SHORT EXERCISE. For the material that follows, list every line containing the word "which".

========================================================================

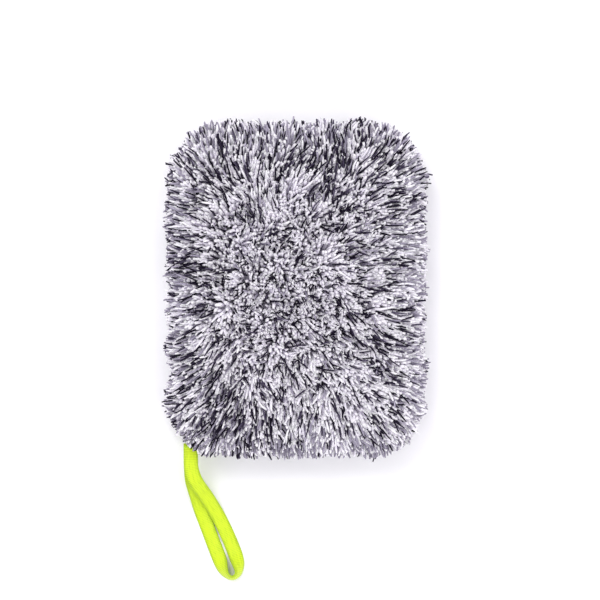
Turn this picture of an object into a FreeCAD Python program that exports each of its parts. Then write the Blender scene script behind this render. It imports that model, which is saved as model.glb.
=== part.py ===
"""Plush wash mitt with a sewn hanging loop, as a parametric FreeCAD document.

Frame: millimetres, +Z up, +Y towards the closed fingertip end, the hand goes in at -Y.
The origin is at the middle of the mitt on the surface that it lies on; the loop is not counted.
The mitt is two like halves, palm (under) and back (upper), which meet at a seam plane.
Each half is drawn once in its own frame, with +Z pointing away from the seam plane.
"""
import FreeCAD, Part
import math
import os
import Sketcher

V = FreeCAD.Vector
doc = FreeCAD.newDocument("WashMitt")
os.makedirs("parts", exist_ok=True)


# ---------------------------------------------------------------- driving dimensions

DIMENSIONS = {
    # the whole mitt, over the pile
    "mitt_width": 198,
    "mitt_length": 256,
    "tip_corner": 36,
    "mouth_corner": 30,
    "palm_pile_depth": 8,
    "back_pile_depth": 17,
    "palm_edge_round": 5,
    "back_edge_round": 15,
    # the cloth panels that the pile is knitted into
    "panel_width": 166,
    "panel_length": 226,
    "panel_tip_corner": 26,
    "panel_edge_round": 6,
    "cloth_thickness": 1,
    # what is inside
    "foam_thickness": 5,
    "foam_inset": 6,
    "lining_thickness": 0.8,
    "lining_inset": 7,
    "pocket_height": 14,
    "layer_gap": 0.2,
    # the seam between the halves
    "rim_gap": 0.8,
    "binding_thickness": 0.8,
    "tip_relief": 3.4,
    # the mouth
    "mouth_width": 146,
    "cuff_width": 140,
    "cuff_depth": 9,
    "cuff_thickness": 1,
    "cuff_fold_round": 0.9,
    "stitch_length": 3,
    "stitch_width": 0.7,
    "stitch_rise": 0.35,
    "stitch_pitch": 5,
    "stitch_inset": 6,
    # the hanging loop
    "ribbon_width": 10,
    "ribbon_thickness": 1.2,
    "ribbon_ply_gap": 0.3,
    "loop_side": 79.6,
    "loop_hinge_reach": 132.2,
    "loop_hinge_gap": 3,
    "loop_slot_width": 13,
    "loop_slot_rise": 2.6,
}

sheet = doc.addObject("Spreadsheet::Sheet", "Sheet")
for row, (alias, value) in enumerate(DIMENSIONS.items(), start=1):
    sheet.set("A%d" % row, alias.replace("_", " "))
    sheet.set("B%d" % row, str(value))
    sheet.setAlias("B%d" % row, alias)
doc.recompute()

# Distances from the seam plane, out to each layer's outer face, as sheet expressions.
POCKET_FACE = "Sheet.pocket_height / 2"
LINING_FACE = POCKET_FACE + " + Sheet.lining_thickness"
FOAM_BASE = LINING_FACE + " + Sheet.layer_gap"
FOAM_FACE = FOAM_BASE + " + Sheet.foam_thickness"
CLOTH_BASE = FOAM_FACE + " + Sheet.layer_gap"
CLOTH_FACE = CLOTH_BASE + " + Sheet.cloth_thickness"
PILE_BASE = CLOTH_FACE + " + Sheet.layer_gap"
CUFF_FACE = PILE_BASE + " + Sheet.cuff_thickness"
RIM = "Sheet.rim_gap"


def size(alias):
    """A driving dimension, read from the sheet."""
    return float(sheet.get(alias))


def from_seam(side):
    """The height of a half's outermost face above the seam plane."""
    layers = 3 * size("layer_gap") + size("lining_thickness") + size("foam_thickness")
    return size("pocket_height") / 2 + layers + size("cloth_thickness") + size(side + "_pile_depth")


SEAM_HEIGHT = from_seam("palm")
UPWARD = FreeCAD.Placement(V(0, 0, SEAM_HEIGHT), FreeCAD.Rotation())
DOWNWARD = FreeCAD.Placement(V(0, 0, SEAM_HEIGHT), FreeCAD.Rotation(V(0, 1, 0), 180))
SIDES = {"palm": DOWNWARD, "back": UPWARD}


# ---------------------------------------------------------------- sketch and feature helpers

# Sketches are first drawn at these sizes in mm; their dimensions then follow the sheet.
DRAWN_OUTLINE = (60, 80, 20)
DRAWN_BOX = 30
DRAWN_POLYGON = 20
SMALLEST_CUT = 1  # mm3
TOUCHING = 1e-4  # mm


def new_body(label, placement=FreeCAD.Placement()):
    body = doc.addObject("PartDesign::Body", label)
    body.Label = label
    body.Placement = placement
    return body


def new_sketch(body, name, plane="XY_Plane", height=None):
    """A sketch on one of the body's own origin planes, raised by a sheet expression."""
    sketch = body.newObject("Sketcher::SketchObject", name)
    origin_plane = [item for item in body.Origin.OriginFeatures if item.Role == plane][0]
    sketch.AttachmentSupport = [(origin_plane, "")]
    sketch.MapMode = "FlatFace"
    if height:
        sketch.setExpression("AttachmentOffset.Base.z", height)
    return sketch


def constrain(sketch, expression, drawn, kind, *place):
    """Adds a dimension: it starts at the size drawn and then follows a sheet expression."""
    index = sketch.addConstraint(Sketcher.Constraint(kind, *place, float(drawn)))
    sketch.setExpression("Constraints[%d]" % index, expression)


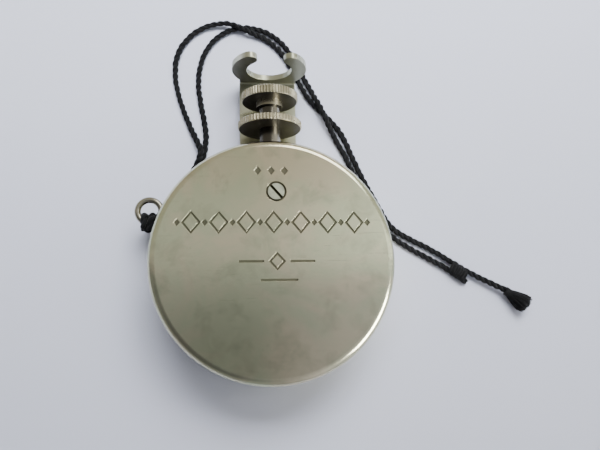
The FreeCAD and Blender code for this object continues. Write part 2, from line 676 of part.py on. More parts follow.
def first_wheel():
    """Rack pinion, ratchet and great wheel on the first arbor, with the click."""
    low = size("strap_low")
    shaft = cylinder("first_arbor_rod", "first_radius", "top_low + plate_thick + 0.1 - strap_low",
                     "first_x", "first_y", "strap_low")
    node(shaft, "first_arbor")
    bore = size("first_radius")
    pinion = toothed_face(RACK_PINION_TEETH, size("rack_module"), *RACK_LEAVES, 15.0)
    wheel("rack_pinion", pinion, bore, low, size("strap_thick"), "first")
    windows = [(1.25, 4.3, turn) for turn in (72, 132, 192, 252)]
    great = toothed_face(GREAT_TEETH, size("train_module"), *WHEEL_TEETH, FIRST_TURN)
    great_bore = bore + size("running")
    screw_at = polar(size("click_reach"), size("click_turn"))
    great = great.cut(Part.Face(Part.Wire(Part.makeCircle(size("click_stem"), screw_at))))
    wheel("great_wheel", great, great_bore, size("great_low"), size("great_thick"), "first", windows)
    step = 360 / RATCHET_TEETH
    steps = []
    for i in range(RATCHET_TEETH):
        steps += [polar(size("ratchet_root"), step * i), polar(size("ratchet_tip"), step * i + 0.8)]
    ratchet = Part.Face(Part.makePolygon(steps + steps[:1]))
    wheel("ratchet_wheel", ratchet, bore, size("ratchet_low"), size("wheel_thick"), "first")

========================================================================

OUTPUT.
Turn this picture of an object into a FreeCAD Python program that exports each of its parts. Then write the Blender scene script behind this render. It imports that model, which is saved as model.glb.
The mitt is two like halves, palm (under) and back (upper), which meet at a seam plane.